• _Goal_: Copy each line that holds "type".

• _The records_:
__________
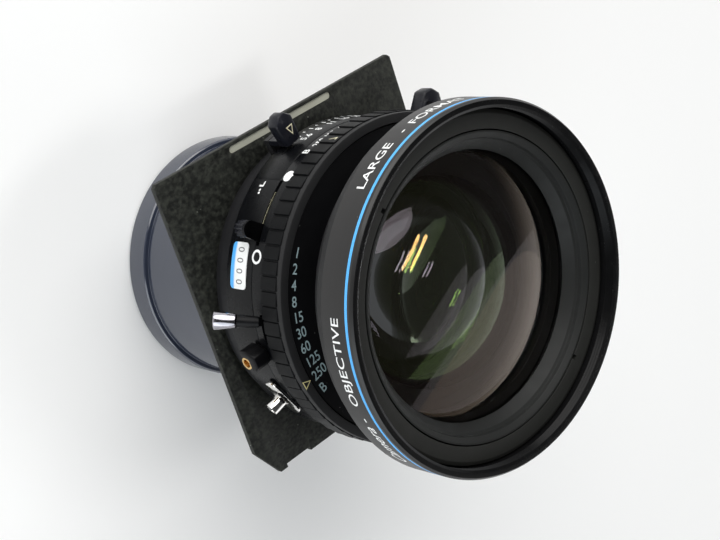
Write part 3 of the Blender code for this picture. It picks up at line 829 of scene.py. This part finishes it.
def build_speed_ring():
    """Each panel of the edge rises a little towards the next groove."""
    pitch, phase, half = KNURL_PITCH, 1.9, 0.42
    panel_end, front_r = RING_TOP - 1.75, RING_R - 0.42
    radii = []
    for i in range(round(360 / pitch)):
        start = phase + i * pitch
        radii.append((start - half, RING_R))
        radii.append((start - half * 0.4, RING_R - 0.55))
        radii.append((start + half * 0.4, RING_R - 0.55))
        for k in range(4):
            share = k / 3
            turn = start + half + (pitch - 2 * half - 0.05) * share
            radii.append((turn, RING_R - 0.24 * (1 - share)))
    bm = bmesh.new()
    columns = []
    for angle, outer in radii:
        profile = [
            (45.5, RING_REAR),
            (outer - 0.15, RING_REAR),
            (outer, RING_REAR + 0.15),
            (outer, panel_end - 0.2),
            (outer - 0.12, panel_end),
            (front_r, panel_end),
            (front_r, RING_TOP - 0.45),
            (front_r - 0.13, RING_TOP - 0.13),
            (front_r - 0.45, RING_TOP),
            (45.6, RING_TOP),
            (45.5, RING_TOP - 0.1),
        ]
        columns.append([bm.verts.new((*point(angle, r), z)) for r, z in profile])
    for near, far in zip(columns, columns[1:] + columns[:1]):
        for i in range(len(near)):
            face = bm.faces.new((near[i - 1], far[i - 1], far[i], near[i]))
            face.material_index = int(i in (0, 6, 7, 8, 9, 10))
    add_piece("speed_ring_knurled", bm, ["panels", "ring_front"], "speed_ring", smooth=28)

    triangle = [(1.5, 0.0), (-1.2, 1.35), (-1.2, -1.35)]
    bm = outline_mark_bmesh(triangle, 0.24)
    lay_on_face(bm, 46.8, 190.4, RING_TOP)
    add_piece("speed_index_front", bm, "gold_ink", "speed_ring", replaces=False)
    bm = outline_mark_bmesh([(0.0, 1.5), (1.2, -1.3), (-1.2, -1.3)], 0.24)
    wrap_round(bm, RING_R - 0.12, 99.8, 84.6)
    add_piece("speed_index_side", bm, "cream_ink", "speed_ring", replaces=False)


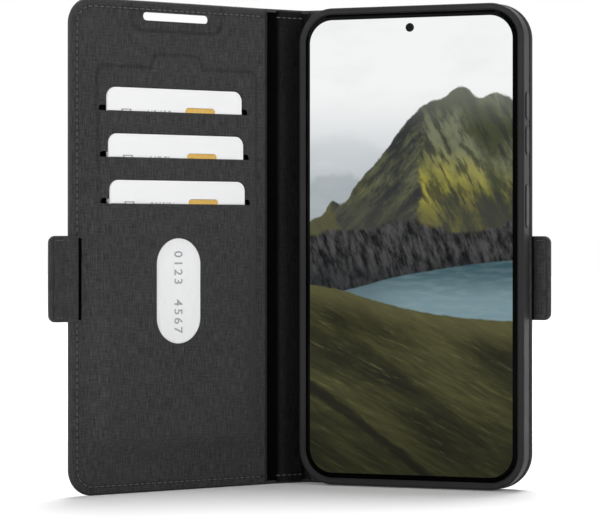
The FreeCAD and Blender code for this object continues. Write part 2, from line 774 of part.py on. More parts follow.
def centre_offset(nodes):
    """The move that puts the origin at the centre of the bottom of the whole case."""
    bounds = Part.makeCompound(list(nodes.values())).optimalBoundingBox(False)
    return Vector(-(bounds.XMin + bounds.XMax) / 2, -(bounds.YMin + bounds.YMax) / 2, -bounds.ZMin)


def main():
    """Build, check and write every node, and print the hinge lines."""
    os.makedirs("parts", exist_ok=True)
    nodes = make_all()
    offset = centre_offset(nodes)
    for name, shape in nodes.items():
        shape.translate(offset)
        if not shape.isValid():
            raise ValueError(name + " is not a valid shape")
        shape.exportStep("parts/" + name + ".step")
        bounds = shape.optimalBoundingBox(False)
        print("%-20s solids %d  volume %9.2f  x %.2f..%.2f  y %.2f..%.2f  z %.2f..%.2f" % (
            name, len(shape.Solids), shape.Volume, bounds.XMin, bounds.XMax, bounds.YMin, bounds.YMax,
            bounds.ZMin, bounds.ZMax))
    print("offset %.6f %.6f %.6f" % tuple(offset))
    for name, point in hinge_points().items():
        print("%s %.6f %.6f" % (name, point.x + offset.x, point.y + offset.y))


main()
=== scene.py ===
"""A phone wallet case, half open and standing on its lower edges, with a phone and three cards in it."""

from __future__ import annotations

import json
import logging
import math
from dataclasses import dataclass, field, replace
from enum import Enum
from typing import Callable, Sequence

import bmesh
import bpy
import numpy as np
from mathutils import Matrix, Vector

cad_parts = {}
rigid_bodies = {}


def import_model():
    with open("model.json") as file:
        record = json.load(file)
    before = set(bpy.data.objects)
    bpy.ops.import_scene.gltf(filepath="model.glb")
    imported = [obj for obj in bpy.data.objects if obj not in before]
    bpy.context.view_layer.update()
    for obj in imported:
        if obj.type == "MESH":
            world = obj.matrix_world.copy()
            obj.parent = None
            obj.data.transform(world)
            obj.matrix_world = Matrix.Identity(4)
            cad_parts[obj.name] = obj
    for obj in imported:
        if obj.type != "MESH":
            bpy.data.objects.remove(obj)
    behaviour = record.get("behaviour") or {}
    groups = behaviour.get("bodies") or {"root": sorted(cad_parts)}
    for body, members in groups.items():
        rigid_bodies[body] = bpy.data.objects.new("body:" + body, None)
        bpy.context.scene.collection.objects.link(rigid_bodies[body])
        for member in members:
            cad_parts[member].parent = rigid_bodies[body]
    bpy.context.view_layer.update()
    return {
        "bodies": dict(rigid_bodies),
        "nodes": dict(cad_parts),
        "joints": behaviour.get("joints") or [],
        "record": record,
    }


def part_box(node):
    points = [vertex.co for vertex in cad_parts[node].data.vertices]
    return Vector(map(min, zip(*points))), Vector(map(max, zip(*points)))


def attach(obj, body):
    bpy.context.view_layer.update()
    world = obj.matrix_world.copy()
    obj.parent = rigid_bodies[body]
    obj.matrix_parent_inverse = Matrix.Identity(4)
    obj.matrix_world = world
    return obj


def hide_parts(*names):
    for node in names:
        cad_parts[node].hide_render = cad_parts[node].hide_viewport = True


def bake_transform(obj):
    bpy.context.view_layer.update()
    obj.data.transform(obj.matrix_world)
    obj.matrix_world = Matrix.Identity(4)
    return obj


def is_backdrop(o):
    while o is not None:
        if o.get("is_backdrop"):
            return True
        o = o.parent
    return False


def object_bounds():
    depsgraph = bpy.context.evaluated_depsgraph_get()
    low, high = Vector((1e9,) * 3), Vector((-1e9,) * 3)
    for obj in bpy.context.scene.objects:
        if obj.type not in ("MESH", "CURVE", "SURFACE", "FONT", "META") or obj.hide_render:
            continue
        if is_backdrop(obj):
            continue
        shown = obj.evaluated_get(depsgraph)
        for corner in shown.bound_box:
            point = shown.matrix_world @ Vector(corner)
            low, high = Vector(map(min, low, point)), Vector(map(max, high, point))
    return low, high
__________
• _Expected output_:
        if obj.type == "MESH":
        if obj.type != "MESH":
        if obj.type not in ("MESH", "CURVE", "SURFACE", "FONT", "META") or obj.hide_render:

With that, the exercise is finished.